The open question is not one of principle, though – obviously it’s hard to make a principled objection to internal democracy. But are parties with actually democratic procedures more likely to survive internal tensions and evolve, or can that internal democracy make it harder to respond to changing circumstances? Does Labour’s “democratic centralism” actually help them more than they pay in demoralised activists, unable even to slow a swing to the right? Those decisions surely weren’t taken simply for self-interest: Peter Mandelson or someone else must have concluded that the open expression of democracy was more damaging than the alternative. My sense is that that move was wrong both strategically and in principle, but I don’t have any evidence for that view.

And is going into government something which ought to change a party’s approach? Did the Lib Dems stick to the policy set by conference except where it restricted Lib Dem Ministers’ activity? Will Labour return to a more democratic approach now they’re in opposition across the country? Have the SNP really managed to keep internal democracy while running the Scottish Government?

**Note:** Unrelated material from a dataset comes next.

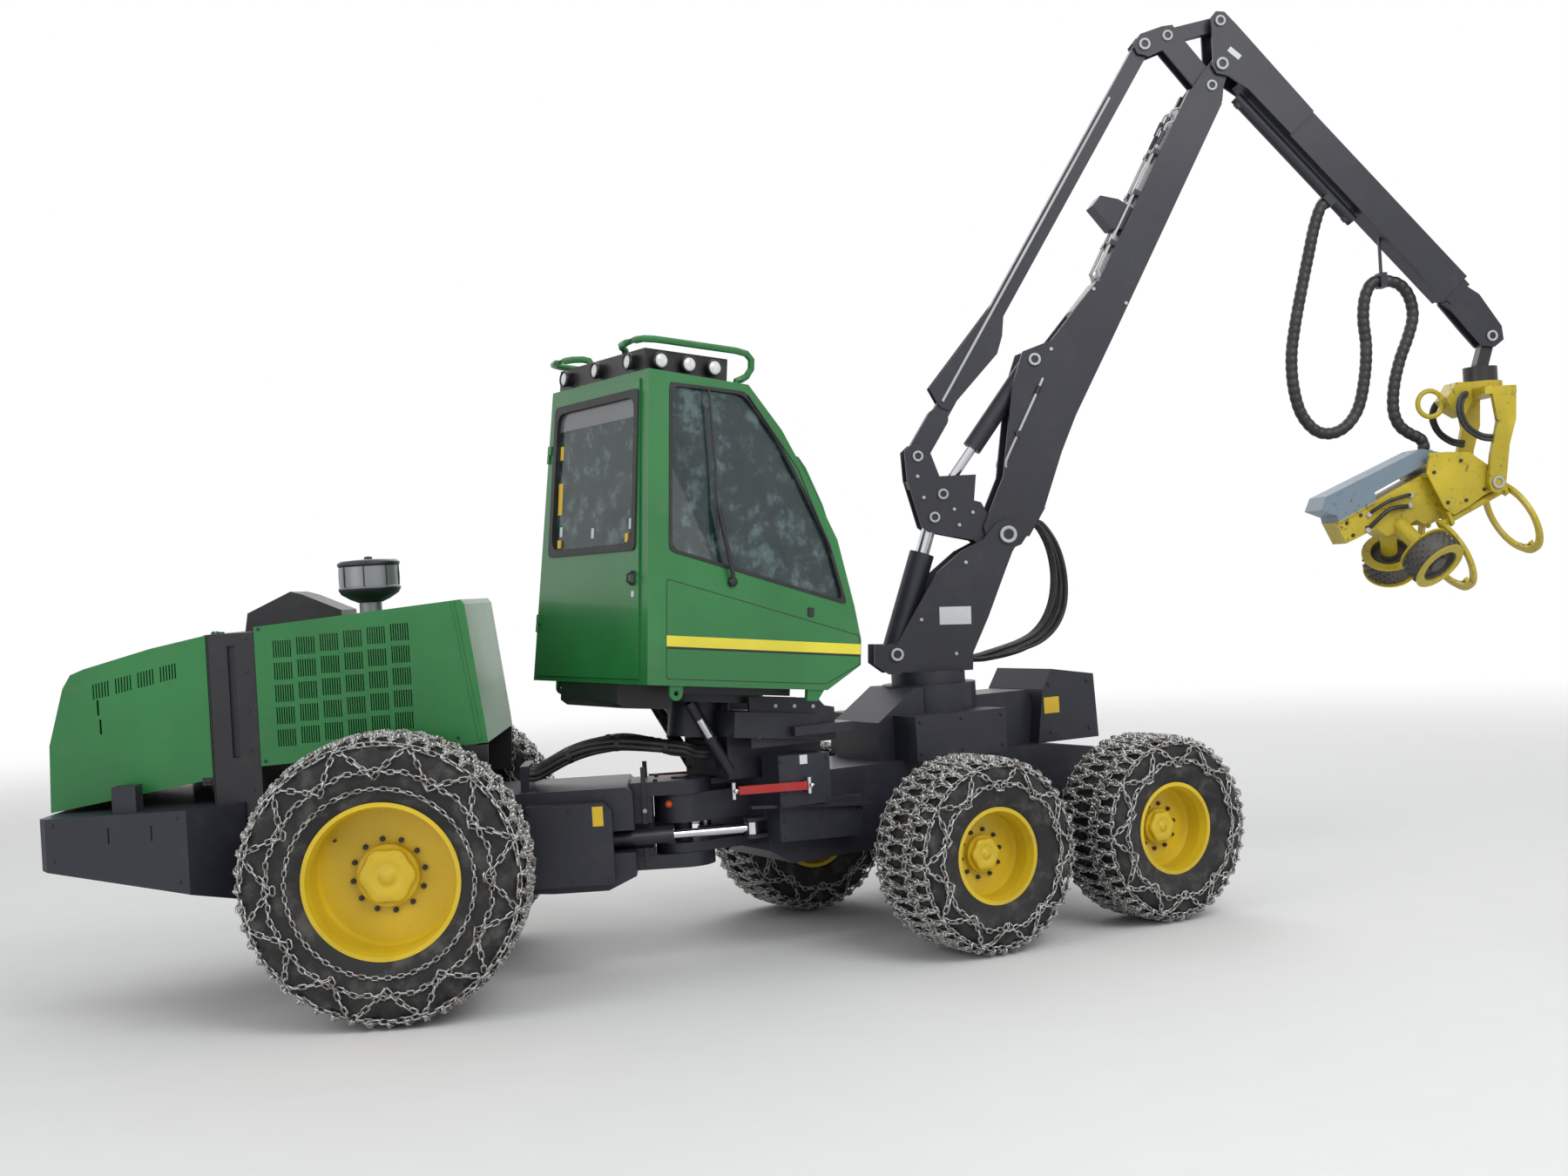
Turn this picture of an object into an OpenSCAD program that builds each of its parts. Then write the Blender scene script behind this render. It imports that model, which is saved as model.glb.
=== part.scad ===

There seems little point letting the membership set policy only when you’re in opposition, rather than when you might be able to make real change.

As a press officer for a democratic party, I certainly see one downside of the radically democratic approach, not that I’d change it. Any radical new policy development the party makes can’t be unveiled dramatically in March or April of an election year. It must instead be decided in public at our autumn conference. If only there was a way we could agree any policy changes democratically but still keep them under our hats until we could publicise them as effectively as possible.